Una strategia ad ampio raggio, quindi, non solo politica ma anche geografica. Apparentemente troppo ampia per uno Stato di poche centinaia di chilometri quadrati.
 
Ed è proprio questa la sfida del sovrano. Imporre il ruolo del Qatar a livello globale, garantendo la sua sicurezza fisica ed economica con strumenti differenti da quelli militari. Per ottenere questo risultato è necessario quindi condurre un’azione politica incisiva ma all’apparenza “soft”, giocando abilmente le carte dei più moderni strumenti di intervento politico a livello globale: l’economia e la comunicazione.
Questo significa quindi che il Qatar ha dei nemici, palesi e non, ed ha ben chiaro il modo per contenerli e, alla fine, probabilmente anche sconfiggerli.
 
Come ogni Paese arabo, anche il Qatar vede nei suoi vicini della regione le principali sorgenti di minaccia per i propri interessi, ed è quindi in direzione di questi che definisce le sue strategie e dirige le sue azioni.
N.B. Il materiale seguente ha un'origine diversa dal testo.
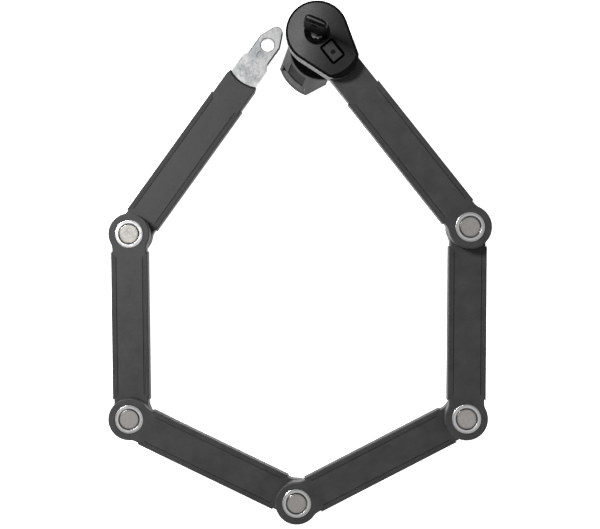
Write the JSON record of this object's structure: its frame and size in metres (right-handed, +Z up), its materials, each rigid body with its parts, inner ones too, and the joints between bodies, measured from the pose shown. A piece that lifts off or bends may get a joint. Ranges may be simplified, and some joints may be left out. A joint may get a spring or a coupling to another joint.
{
  "type": "folding bike lock",
  "caption": "folding bicycle lock opened into a loop: sleeved flat steel bars riveted in a descending chain, a drop-shaped head with key and button, and a pierced steel tongue",
  "frame": {"origin": "centre of the flat base of the lock head's barrel, on the barrel's axis", "axes": "+Z up along the barrel, bolt and pivot axes; +Y along the longest way across the opened loop, from its far pivot towards the head; +X completes a right-handed frame, towards the first pivot's side"},
  "size_m": [0.2855, 0.3823, 0.121],
  "materials": {
    "housing_black": "satin moulded shell",
    "face_texture": "fine textured face plate",
    "sleeve_plastic": "fine grained moulded sleeve",
    "rail_plastic": "slightly smoother edge strip",
    "bar_steel": "zinc plated hardened steel",
    "rivet_steel": "satin turned steel",
    "collar_plate": "plated ring",
    "core_steel": "machined steel",
    "mechanism_brass": "machined brass",
    "spring_steel": "drawn wire",
    "key_steel": "nickel plated blade",
    "key_plastic": "smooth moulded bow",
    "button_plastic": "satin button"
  },
  "bodies": {
    "lock_head": {"lower_housing": "housing_black", "slot_liner": "core_steel", "lock_core": "core_steel", "base_cover": "housing_black", "base_screws": "rivet_steel", "neck_housing": "housing_black", "upper_housing": "housing_black", "cap_rim": "housing_black", "top_cap": "face_texture", "keyhole_bezel": "housing_black", "cylinder_housing": "mechanism_brass", "bolt_spring": "spring_steel", "button_spring": "spring_steel", "head_bar": "bar_steel", "head_bar_sleeve": "sleeve_plastic", "edge_rails_1": "rail_plastic", "pivot_rivet_1": "rivet_steel", "top_collar_1": "collar_plate", "spacer_washer_1": "core_steel"},
    "link_2": {"link_bar_2": "bar_steel", "link_sleeve_2": "sleeve_plastic", "edge_rails_2": "rail_plastic", "bottom_collar_1": "collar_plate", "pivot_rivet_2": "rivet_steel", "top_collar_2": "collar_plate", "spacer_washer_2": "core_steel"},
    "link_3": {"link_bar_3": "bar_steel", "link_sleeve_3": "sleeve_plastic", "edge_rails_3": "rail_plastic", "bottom_collar_2": "collar_plate", "pivot_rivet_3": "rivet_steel", "top_collar_3": "collar_plate", "spacer_washer_3": "core_steel"},
    "link_4": {"link_bar_4": "bar_steel", "link_sleeve_4": "sleeve_plastic", "edge_rails_4": "rail_plastic", "bottom_collar_3": "collar_plate", "pivot_rivet_4": "rivet_steel", "top_collar_4": "collar_plate", "spacer_washer_4": "core_steel"},
    "link_5": {"link_bar_5": "bar_steel", "link_sleeve_5": "sleeve_plastic", "edge_rails_5": "rail_plastic", "bottom_collar_4": "collar_plate", "pivot_rivet_5": "rivet_steel", "top_collar_5": "collar_plate", "spacer_washer_5": "core_steel"},
    "tongue_link": {"tongue_bar": "bar_steel", "tongue_bar_sleeve": "sleeve_plastic", "edge_rails_6": "rail_plastic", "bottom_collar_5": "collar_plate"},
    "plug": {"cylinder_plug": "rivet_steel", "wafers": "mechanism_brass", "retaining_clip": "spring_steel", "plug_cam": "core_steel"},
    "key": {"key_blade": "key_steel", "key_bow": "key_plastic"},
    "bolt": {"locking_bolt": "core_steel"},
    "button": {"lock_button": "button_plastic"}
  },
  "joints": [
    {"name": "pivot_1", "type": "hinge", "parent": "lock_head", "child": "link_2", "pos_m": [0.11056, -0.1395, 0.0635], "axis": [0, 0, 1], "range_deg": [-0.12, 218.7]},
    {"name": "pivot_2", "type": "hinge", "parent": "link_2", "child": "link_3", "pos_m": [0.10934, -0.27949, 0.0515], "axis": [0, 0, 1], "range_deg": [-0.12, 242]},
    {"name": "pivot_3", "type": "hinge", "parent": "link_3", "child": "link_4", "pos_m": [-0.01506, -0.3437, 0.0395], "axis": [0, 0, 1], "range_deg": [-0.12, 232.8]},
    {"name": "pivot_4", "type": "hinge", "parent": "link_4", "child": "link_5", "pos_m": [-0.14121, -0.28299, 0.0275], "axis": [0, 0, 1], "range_deg": [-0.12, 243.2]},
    {"name": "pivot_5", "type": "hinge", "parent": "link_5", "child": "tongue_link", "pos_m": [-0.14329, -0.14301, 0.0155], "axis": [0, 0, 1], "range_deg": [-0.12, 204.5]},
    {"name": "plug_turn", "type": "hinge", "parent": "lock_head", "child": "plug", "pos_m": [0, 0, 0.06], "axis": [0, 0, 1], "range_deg": [0, 90]},
    {"name": "key_pull", "type": "slide", "parent": "plug", "child": "key", "axis": [0, 0, 1], "range_m": [0, 0.034]},
    {"name": "bolt_drop", "type": "slide", "parent": "lock_head", "child": "bolt", "axis": [0, 0, -1], "range_m": [0, 0.0116], "deforming": ["bolt_spring"]},
    {"name": "button_press", "type": "slide", "parent": "lock_head", "child": "button", "axis": [0, 0, -1], "range_m": [0, 0.0018], "stiffness_N_per_m": 600, "springref_m": -0.002, "deforming": ["button_spring"]}
  ],
  "couplings": [
    {"joint": "bolt_drop", "follows": "plug_turn", "m_per_rad": 0.0073211}
  ]
}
Tra i primi e più invadenti ci sono senz’altro l’Arabia Saudita e l’Iran, che vedono con timore e sospetto il ruolo del Qatar e soprattutto la sua volontà di mediare con l’occidente attraverso quella che considerano un’ambigua politica della diplomazia. Con l’Iran, tuttavia, il Qatar intrattiene relazioni amichevoli imperniate non solo sul mutuo rispetto, ma soprattutto sul ruolo di mediazione con l’Arabia Saudita, sempre più ai ferri corti con Teheran. Mentre con l’Arabia Saudita, dove la sterminata famiglia reale sembra essere sempre più pericolosamente incapace di garantire una successione serena e pacifica all’attuale quadro dirigente, il Qatar adotta una politica di buon vicinato assecondando – sempre più a malavoglia – le richieste di re Abdallah.
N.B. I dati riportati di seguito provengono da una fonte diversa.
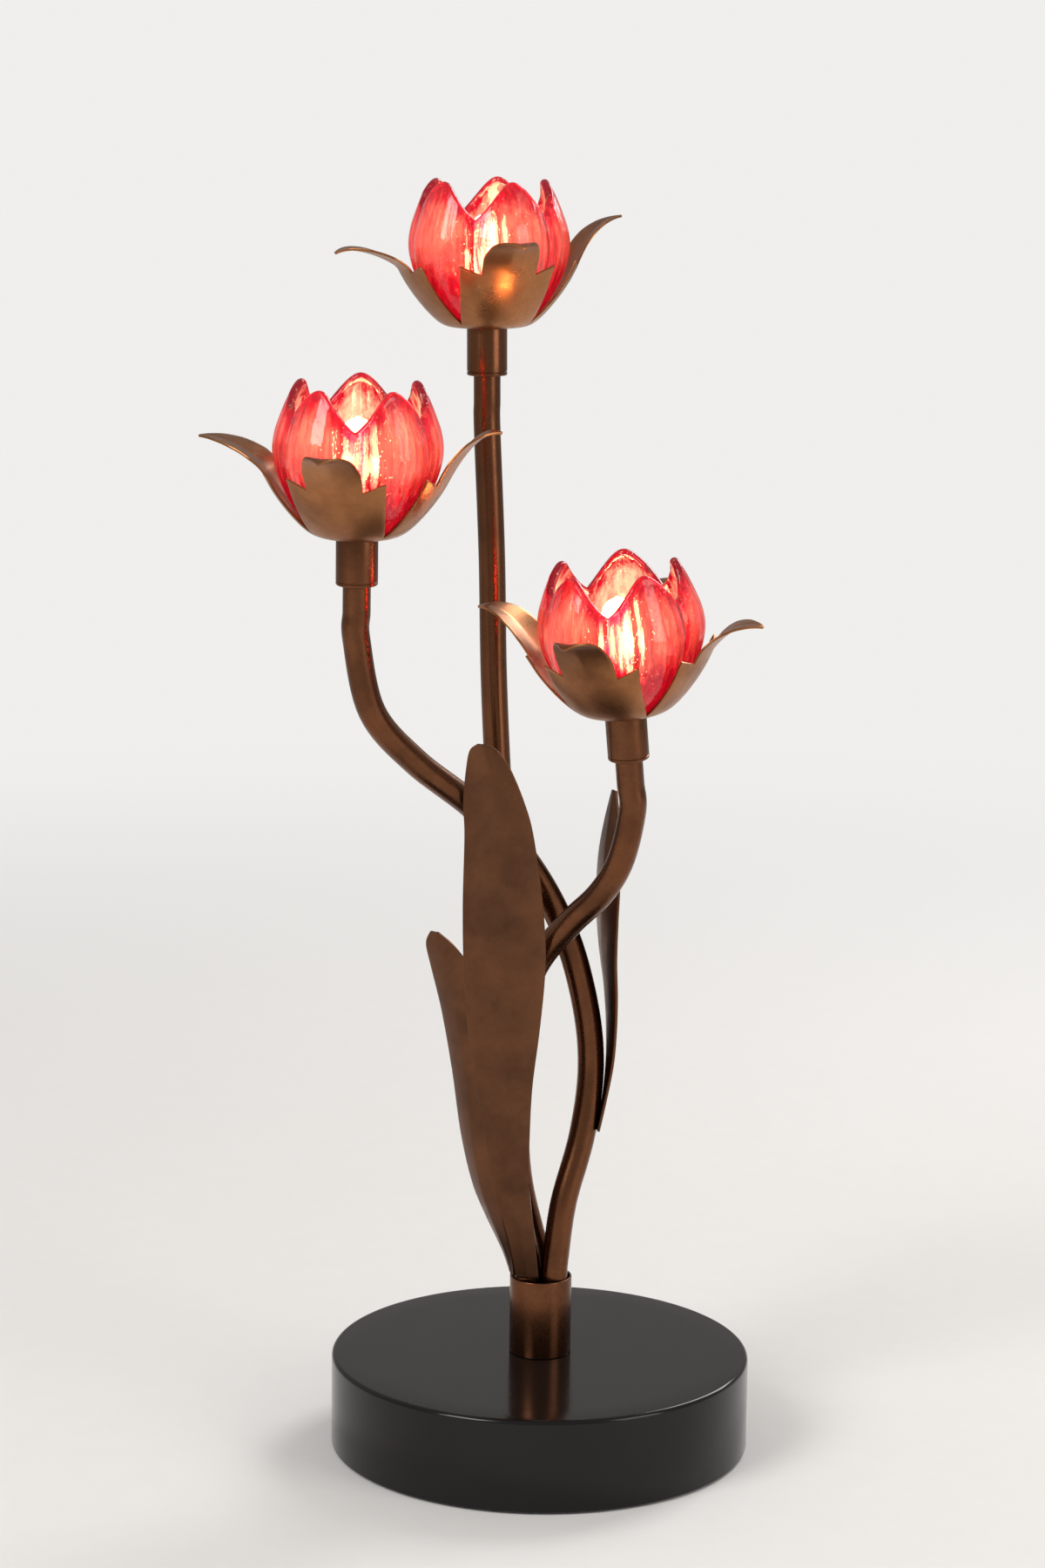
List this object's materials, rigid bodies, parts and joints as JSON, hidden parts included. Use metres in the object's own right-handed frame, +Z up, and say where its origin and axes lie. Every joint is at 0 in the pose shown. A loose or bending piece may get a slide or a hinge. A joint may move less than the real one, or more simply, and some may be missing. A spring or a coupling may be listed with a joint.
{
  "type": "table lamp",
  "caption": "Table lamp with glass tulips in flapped brass calyxes on bent bronze tube stems with sheet leaves, rising from a collar on a round black drum base.",
  "frame": {"origin": "centre of the round base on the surface it stands on", "axes": "+Z up, -Y towards the front, +X to the right seen from the front"},
  "size_m": [0.2453, 0.2384, 0.5708],
  "materials": {
    "black_gloss": "gloss black lacquer",
    "dark_bronze": "antique bronze, polished",
    "copper_brass": "satin sheet with a copper tint",
    "bright_brass": "polished",
    "red_glass": "thick ribbed glass, red to pink",
    "clear_glass": "clear",
    "glowing_core": "lit filament",
    "white_ceramic": "matte",
    "steel": "zinc plated",
    "cast_weight": "cast, painted grey",
    "white_plastic": "matte",
    "black_rubber": "matte",
    "grey_wire": "lead sheath",
    "earth_wire": "earth sheath",
    "felt": "felt"
  },
  "bodies": {
    "lamp": {"base_shell": "black_gloss", "base_weight": "cast_weight", "weight_screws": "steel", "bottom_plate": "steel", "plate_screws": "steel", "felt_pad": "felt", "cord_bushing": "black_rubber", "trunk_tube": "steel", "trunk_washer": "steel", "trunk_nut": "steel", "terminal_block": "white_plastic", "terminal_screws": "bright_brass", "block_screw": "steel", "earth_screw": "steel", "earth_lug": "bright_brass", "earth_lead": "earth_wire", "stem_collar": "dark_bronze", "top_stem": "dark_bronze", "left_stem": "dark_bronze", "right_stem": "dark_bronze", "tall_leaf": "dark_bronze", "left_leaf": "dark_bronze", "right_leaf": "dark_bronze", "top_shade": "red_glass", "top_calyx": "copper_brass", "top_socket_cup": "dark_bronze", "top_lamp_holder": "white_ceramic", "top_shade_ring": "bright_brass", "top_nipple": "steel", "top_lock_nut": "steel", "top_lead": "grey_wire", "left_shade": "red_glass", "left_calyx": "copper_brass", "left_socket_cup": "dark_bronze", "left_lamp_holder": "white_ceramic", "left_shade_ring": "bright_brass", "left_nipple": "steel", "left_lock_nut": "steel", "left_lead": "grey_wire", "right_shade": "red_glass", "right_calyx": "copper_brass", "right_socket_cup": "dark_bronze", "right_lamp_holder": "white_ceramic", "right_shade_ring": "bright_brass", "right_nipple": "steel", "right_lock_nut": "steel", "right_lead": "grey_wire"},
    "bulb_top": {"top_bulb_glass": "clear_glass", "top_bulb_core": "glowing_core", "top_bulb_base": "white_ceramic", "top_bulb_pins": "steel"},
    "bulb_left": {"left_bulb_glass": "clear_glass", "left_bulb_core": "glowing_core", "left_bulb_base": "white_ceramic", "left_bulb_pins": "steel"},
    "bulb_right": {"right_bulb_glass": "clear_glass", "right_bulb_core": "glowing_core", "right_bulb_base": "white_ceramic", "right_bulb_pins": "steel"}
  },
  "joints": [
    {"name": "pull_top_bulb", "type": "slide", "parent": "lamp", "child": "bulb_top", "axis": [-0.0105, -0.0105, 0.9999], "range_m": [0, 0.075]},
    {"name": "pull_left_bulb", "type": "slide", "parent": "lamp", "child": "bulb_left", "axis": [0.007, -0.0802, 0.9968], "range_m": [0, 0.075]},
    {"name": "pull_right_bulb", "type": "slide", "parent": "lamp", "child": "bulb_right", "axis": [-0.0883, -0.1167, 0.9892], "range_m": [0, 0.075]}
  ]
}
Al di fuori della prima fascia di rischio strategico, invece, il Qatar si sente ormai pronto e sicuro per giocare un ruolo decisamente più attivo e meno remissivo di quello adottato nel Golfo Persico. Alimentando i sentimenti di rivolta contro gli autoritarismi, intervenendo in modo diretto nella regione e puntando a diventarne il principale dominus economico e politico entro un decennio. A danno di molti nella regione, e soprattutto dell’Arabia Saudita.